▶ **GOAL**
Nothing but the lines from the line that contains "rear_insert();" through the line that contains "bpy.context.scene.collection.objects.link(rigid_bodies[body])" should appear in the output, each reproduced exactly.
----
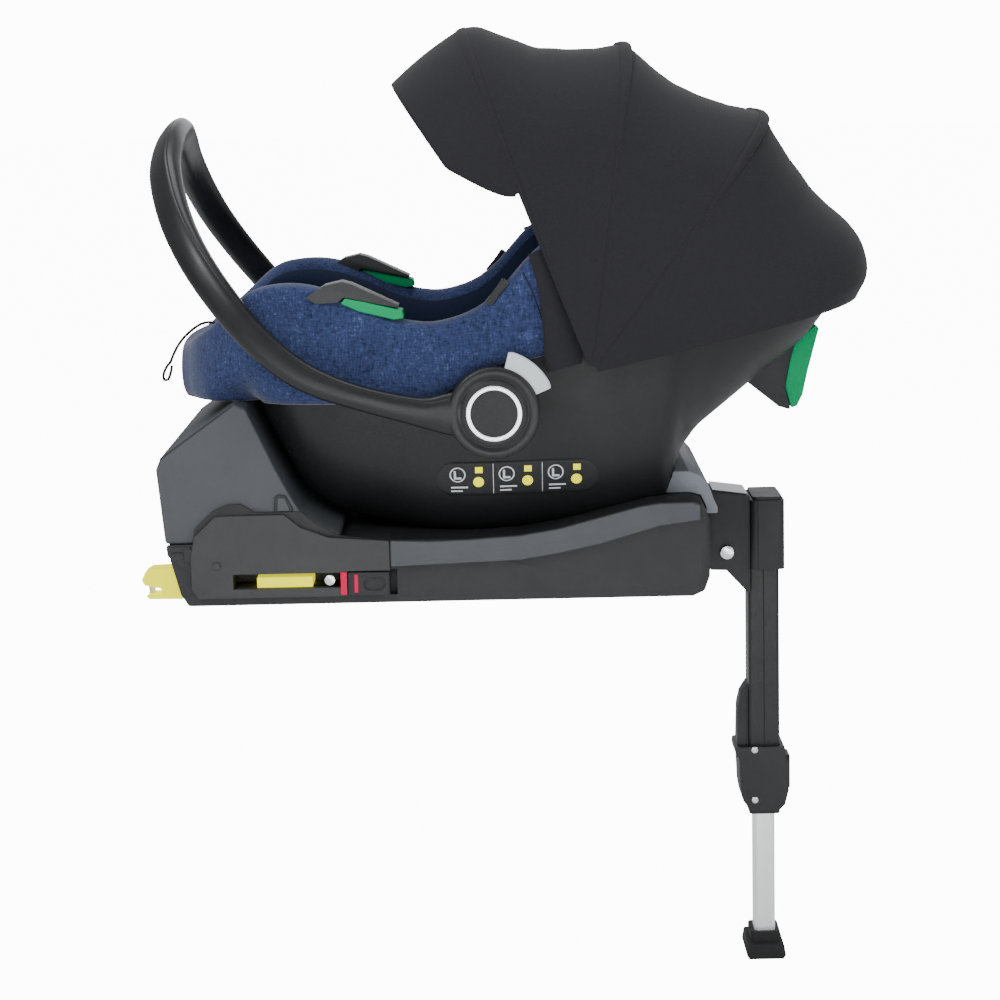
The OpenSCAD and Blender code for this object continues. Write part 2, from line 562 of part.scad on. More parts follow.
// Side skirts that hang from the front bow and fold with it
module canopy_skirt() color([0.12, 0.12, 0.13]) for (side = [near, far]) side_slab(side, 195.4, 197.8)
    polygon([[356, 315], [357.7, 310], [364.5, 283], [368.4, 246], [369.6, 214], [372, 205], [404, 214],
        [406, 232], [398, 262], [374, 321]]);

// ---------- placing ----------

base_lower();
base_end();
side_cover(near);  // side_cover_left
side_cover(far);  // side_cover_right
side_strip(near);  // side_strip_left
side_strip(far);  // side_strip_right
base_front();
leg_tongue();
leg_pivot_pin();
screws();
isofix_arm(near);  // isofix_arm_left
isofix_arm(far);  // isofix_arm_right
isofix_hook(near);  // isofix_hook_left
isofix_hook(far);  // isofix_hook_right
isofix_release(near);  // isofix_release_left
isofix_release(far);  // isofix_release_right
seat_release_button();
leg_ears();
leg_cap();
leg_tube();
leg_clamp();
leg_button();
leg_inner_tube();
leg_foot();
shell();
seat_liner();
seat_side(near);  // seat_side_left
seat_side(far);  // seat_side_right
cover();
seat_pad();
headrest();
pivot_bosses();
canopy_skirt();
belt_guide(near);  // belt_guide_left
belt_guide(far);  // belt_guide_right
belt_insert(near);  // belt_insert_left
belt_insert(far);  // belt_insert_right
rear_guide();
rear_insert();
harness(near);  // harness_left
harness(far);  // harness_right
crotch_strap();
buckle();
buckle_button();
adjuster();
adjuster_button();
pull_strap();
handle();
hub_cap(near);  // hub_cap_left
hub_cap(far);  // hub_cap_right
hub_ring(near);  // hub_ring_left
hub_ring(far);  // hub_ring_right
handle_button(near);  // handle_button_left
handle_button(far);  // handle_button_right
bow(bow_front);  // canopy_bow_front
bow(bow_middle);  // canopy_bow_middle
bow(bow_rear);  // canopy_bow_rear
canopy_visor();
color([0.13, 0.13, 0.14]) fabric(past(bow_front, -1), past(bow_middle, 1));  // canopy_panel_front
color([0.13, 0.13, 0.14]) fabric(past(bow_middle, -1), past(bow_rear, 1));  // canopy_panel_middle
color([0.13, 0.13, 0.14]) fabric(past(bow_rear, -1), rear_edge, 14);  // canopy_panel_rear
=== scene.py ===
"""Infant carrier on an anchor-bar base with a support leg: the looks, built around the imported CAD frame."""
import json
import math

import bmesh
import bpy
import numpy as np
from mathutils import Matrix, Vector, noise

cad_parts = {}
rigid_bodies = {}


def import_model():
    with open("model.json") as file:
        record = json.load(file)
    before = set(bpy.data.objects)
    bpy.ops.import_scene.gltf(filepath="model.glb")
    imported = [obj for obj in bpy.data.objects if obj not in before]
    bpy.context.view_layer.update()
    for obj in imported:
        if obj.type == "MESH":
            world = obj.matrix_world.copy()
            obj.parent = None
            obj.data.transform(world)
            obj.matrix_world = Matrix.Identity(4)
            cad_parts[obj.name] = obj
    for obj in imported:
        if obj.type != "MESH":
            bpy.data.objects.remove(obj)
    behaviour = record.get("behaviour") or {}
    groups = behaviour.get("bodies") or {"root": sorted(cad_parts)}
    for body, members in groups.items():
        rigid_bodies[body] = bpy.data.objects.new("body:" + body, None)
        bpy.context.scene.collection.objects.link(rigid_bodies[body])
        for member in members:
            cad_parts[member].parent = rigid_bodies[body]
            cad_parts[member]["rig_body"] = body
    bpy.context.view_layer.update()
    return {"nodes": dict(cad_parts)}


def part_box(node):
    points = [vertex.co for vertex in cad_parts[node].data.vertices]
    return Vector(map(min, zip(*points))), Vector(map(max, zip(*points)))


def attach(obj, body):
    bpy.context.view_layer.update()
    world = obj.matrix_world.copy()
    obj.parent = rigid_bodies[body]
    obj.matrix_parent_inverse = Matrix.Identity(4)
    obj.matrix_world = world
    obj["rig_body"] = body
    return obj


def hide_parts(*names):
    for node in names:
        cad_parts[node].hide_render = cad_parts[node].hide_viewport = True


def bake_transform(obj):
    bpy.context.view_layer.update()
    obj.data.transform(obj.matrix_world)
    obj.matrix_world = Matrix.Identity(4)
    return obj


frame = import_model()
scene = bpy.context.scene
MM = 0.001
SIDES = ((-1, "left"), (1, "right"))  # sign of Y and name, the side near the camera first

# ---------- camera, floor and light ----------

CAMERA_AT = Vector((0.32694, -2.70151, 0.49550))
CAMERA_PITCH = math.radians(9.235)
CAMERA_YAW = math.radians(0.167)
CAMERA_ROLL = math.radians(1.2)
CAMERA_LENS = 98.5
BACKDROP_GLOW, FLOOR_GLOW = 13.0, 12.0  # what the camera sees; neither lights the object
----
▶ **ANSWER TO THE TASK**
rear_insert();
harness(near);  // harness_left
harness(far);  // harness_right
crotch_strap();
buckle();
buckle_button();
adjuster();
adjuster_button();
pull_strap();
handle();
hub_cap(near);  // hub_cap_left
hub_cap(far);  // hub_cap_right
hub_ring(near);  // hub_ring_left
hub_ring(far);  // hub_ring_right
handle_button(near);  // handle_button_left
handle_button(far);  // handle_button_right
bow(bow_front);  // canopy_bow_front
bow(bow_middle);  // canopy_bow_middle
bow(bow_rear);  // canopy_bow_rear
canopy_visor();
color([0.13, 0.13, 0.14]) fabric(past(bow_front, -1), past(bow_middle, 1));  // canopy_panel_front
color([0.13, 0.13, 0.14]) fabric(past(bow_middle, -1), past(bow_rear, 1));  // canopy_panel_middle
color([0.13, 0.13, 0.14]) fabric(past(bow_rear, -1), rear_edge, 14);  // canopy_panel_rear
=== scene.py ===
"""Infant carrier on an anchor-bar base with a support leg: the looks, built around the imported CAD frame."""
import json
import math

import bmesh
import bpy
import numpy as np
from mathutils import Matrix, Vector, noise

cad_parts = {}
rigid_bodies = {}


def import_model():
    with open("model.json") as file:
        record = json.load(file)
    before = set(bpy.data.objects)
    bpy.ops.import_scene.gltf(filepath="model.glb")
    imported = [obj for obj in bpy.data.objects if obj not in before]
    bpy.context.view_layer.update()
    for obj in imported:
        if obj.type == "MESH":
            world = obj.matrix_world.copy()
            obj.parent = None
            obj.data.transform(world)
            obj.matrix_world = Matrix.Identity(4)
            cad_parts[obj.name] = obj
    for obj in imported:
        if obj.type != "MESH":
            bpy.data.objects.remove(obj)
    behaviour = record.get("behaviour") or {}
    groups = behaviour.get("bodies") or {"root": sorted(cad_parts)}
    for body, members in groups.items():
        rigid_bodies[body] = bpy.data.objects.new("body:" + body, None)
        bpy.context.scene.collection.objects.link(rigid_bodies[body])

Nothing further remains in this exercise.